**Supplied records**
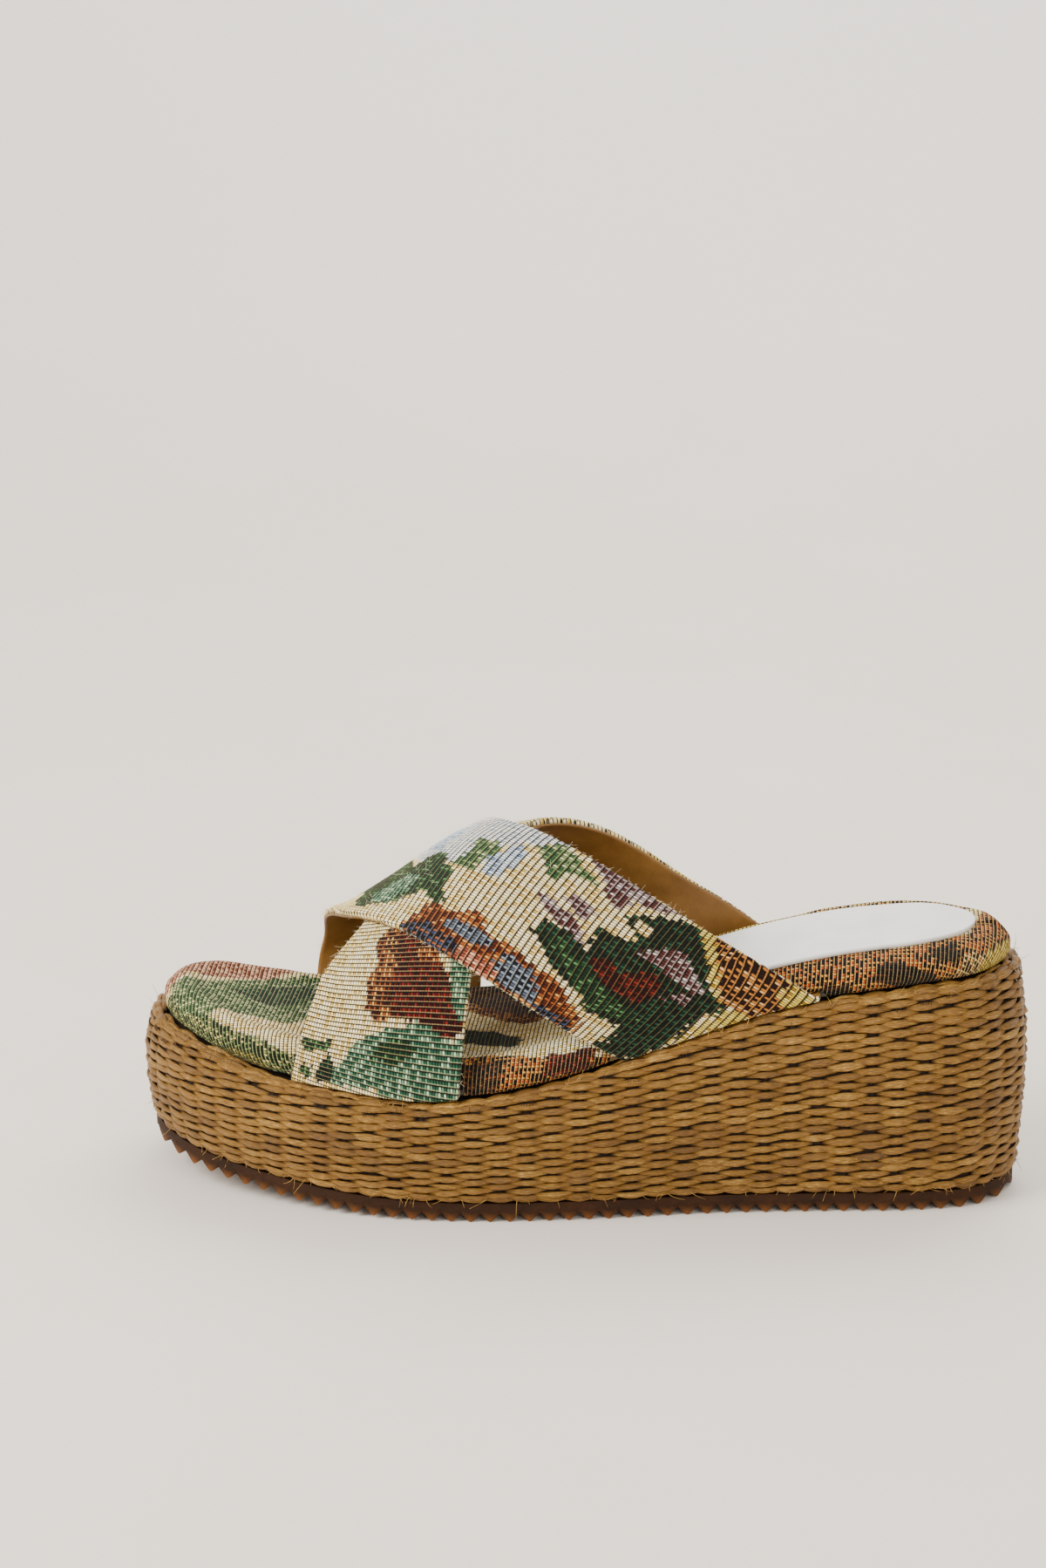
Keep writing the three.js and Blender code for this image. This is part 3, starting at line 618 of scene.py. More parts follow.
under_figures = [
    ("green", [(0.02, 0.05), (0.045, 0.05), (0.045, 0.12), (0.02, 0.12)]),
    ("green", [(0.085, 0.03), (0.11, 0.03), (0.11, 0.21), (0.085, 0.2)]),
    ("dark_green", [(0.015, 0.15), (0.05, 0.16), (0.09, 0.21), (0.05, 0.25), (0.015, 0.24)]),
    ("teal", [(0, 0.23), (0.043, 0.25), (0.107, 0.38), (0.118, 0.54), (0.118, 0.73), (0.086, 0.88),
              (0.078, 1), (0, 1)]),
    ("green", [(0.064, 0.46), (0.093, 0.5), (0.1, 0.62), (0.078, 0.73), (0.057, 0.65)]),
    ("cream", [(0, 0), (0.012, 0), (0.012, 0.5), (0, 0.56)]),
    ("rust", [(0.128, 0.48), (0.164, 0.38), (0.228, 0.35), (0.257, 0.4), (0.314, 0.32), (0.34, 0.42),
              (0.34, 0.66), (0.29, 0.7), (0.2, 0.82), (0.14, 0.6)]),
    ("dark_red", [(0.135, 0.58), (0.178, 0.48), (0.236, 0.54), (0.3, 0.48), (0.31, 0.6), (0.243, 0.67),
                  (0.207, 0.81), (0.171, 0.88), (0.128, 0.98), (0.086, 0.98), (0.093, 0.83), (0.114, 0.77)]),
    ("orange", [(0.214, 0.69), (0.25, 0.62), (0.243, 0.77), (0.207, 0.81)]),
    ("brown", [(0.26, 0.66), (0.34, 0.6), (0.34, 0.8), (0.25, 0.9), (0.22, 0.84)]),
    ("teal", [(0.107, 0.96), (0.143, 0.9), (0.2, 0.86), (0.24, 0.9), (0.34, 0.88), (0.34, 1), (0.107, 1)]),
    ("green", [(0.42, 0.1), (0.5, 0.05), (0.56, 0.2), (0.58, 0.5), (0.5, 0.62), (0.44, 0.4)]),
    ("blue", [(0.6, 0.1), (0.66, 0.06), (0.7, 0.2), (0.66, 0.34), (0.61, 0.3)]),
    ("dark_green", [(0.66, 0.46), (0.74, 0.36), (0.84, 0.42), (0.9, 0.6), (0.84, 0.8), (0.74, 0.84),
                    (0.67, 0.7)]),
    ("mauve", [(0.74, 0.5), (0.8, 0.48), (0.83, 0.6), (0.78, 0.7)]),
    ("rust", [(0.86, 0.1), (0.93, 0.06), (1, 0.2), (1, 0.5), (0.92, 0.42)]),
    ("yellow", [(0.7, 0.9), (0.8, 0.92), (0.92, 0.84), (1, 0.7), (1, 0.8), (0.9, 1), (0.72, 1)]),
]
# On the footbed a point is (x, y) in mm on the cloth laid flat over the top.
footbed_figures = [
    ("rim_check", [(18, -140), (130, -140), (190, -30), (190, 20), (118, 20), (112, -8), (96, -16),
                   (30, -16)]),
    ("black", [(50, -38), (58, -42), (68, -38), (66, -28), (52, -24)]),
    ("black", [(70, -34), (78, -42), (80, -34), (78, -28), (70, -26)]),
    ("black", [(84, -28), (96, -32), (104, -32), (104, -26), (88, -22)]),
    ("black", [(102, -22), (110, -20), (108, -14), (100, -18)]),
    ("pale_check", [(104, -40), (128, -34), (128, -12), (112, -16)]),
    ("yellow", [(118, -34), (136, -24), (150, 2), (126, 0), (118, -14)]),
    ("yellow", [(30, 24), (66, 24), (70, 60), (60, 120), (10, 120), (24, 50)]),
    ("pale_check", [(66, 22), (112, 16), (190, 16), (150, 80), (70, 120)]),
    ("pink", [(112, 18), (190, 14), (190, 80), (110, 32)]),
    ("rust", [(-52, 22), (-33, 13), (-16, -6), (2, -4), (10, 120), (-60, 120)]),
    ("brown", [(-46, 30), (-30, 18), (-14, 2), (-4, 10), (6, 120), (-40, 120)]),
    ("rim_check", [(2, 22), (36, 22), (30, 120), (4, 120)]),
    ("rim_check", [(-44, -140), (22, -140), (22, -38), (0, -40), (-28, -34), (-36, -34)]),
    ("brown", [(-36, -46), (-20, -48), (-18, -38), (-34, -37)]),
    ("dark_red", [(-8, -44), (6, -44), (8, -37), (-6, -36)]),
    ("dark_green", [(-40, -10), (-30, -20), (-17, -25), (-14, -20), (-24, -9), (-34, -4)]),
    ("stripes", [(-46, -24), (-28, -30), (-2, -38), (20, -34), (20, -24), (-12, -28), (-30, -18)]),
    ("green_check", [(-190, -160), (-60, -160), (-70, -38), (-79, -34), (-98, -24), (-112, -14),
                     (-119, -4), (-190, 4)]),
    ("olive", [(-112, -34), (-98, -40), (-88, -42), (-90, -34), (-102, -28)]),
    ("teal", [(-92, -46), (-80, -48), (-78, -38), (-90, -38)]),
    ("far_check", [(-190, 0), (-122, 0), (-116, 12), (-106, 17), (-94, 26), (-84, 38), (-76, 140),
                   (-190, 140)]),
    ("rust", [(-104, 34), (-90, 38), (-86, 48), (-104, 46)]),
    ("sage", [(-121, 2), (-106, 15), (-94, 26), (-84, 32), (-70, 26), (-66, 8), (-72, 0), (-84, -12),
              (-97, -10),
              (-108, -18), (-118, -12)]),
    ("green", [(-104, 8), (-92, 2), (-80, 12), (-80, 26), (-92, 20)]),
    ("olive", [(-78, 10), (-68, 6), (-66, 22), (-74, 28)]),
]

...

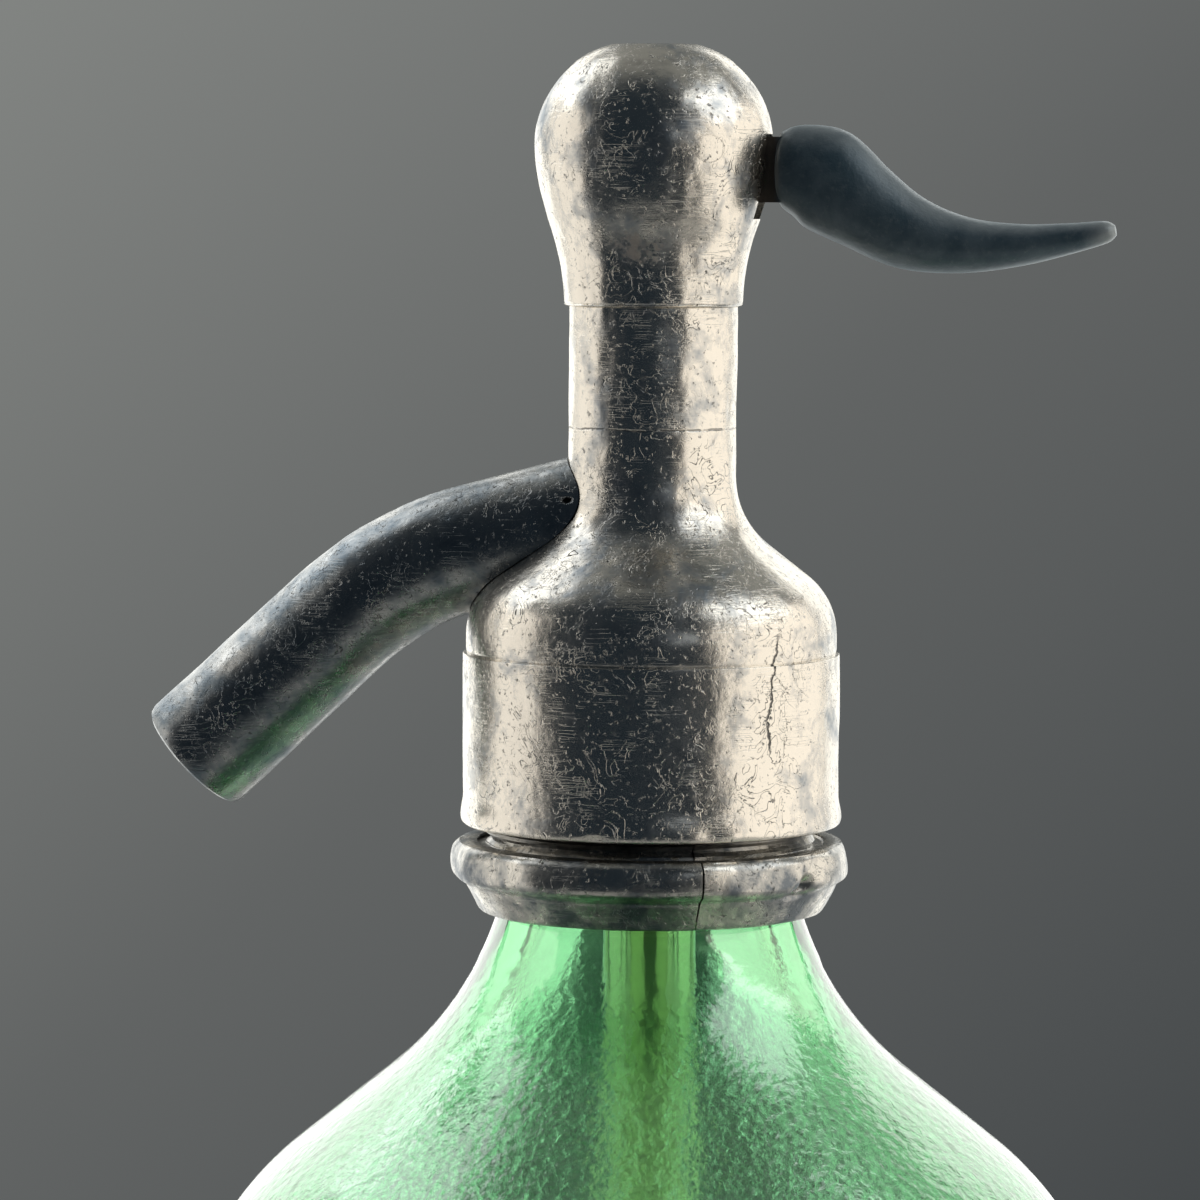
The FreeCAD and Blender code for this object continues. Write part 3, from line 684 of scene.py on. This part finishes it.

**Task statement**
Find the word "scene" in the data and copy out each line where it turns up.

**Exercise solution**
Keep writing the three.js and Blender code for this image. This is part 3, starting at line 618 of scene.py. More parts follow.
The FreeCAD and Blender code for this object continues. Write part 3, from line 684 of scene.py on. This part finishes it.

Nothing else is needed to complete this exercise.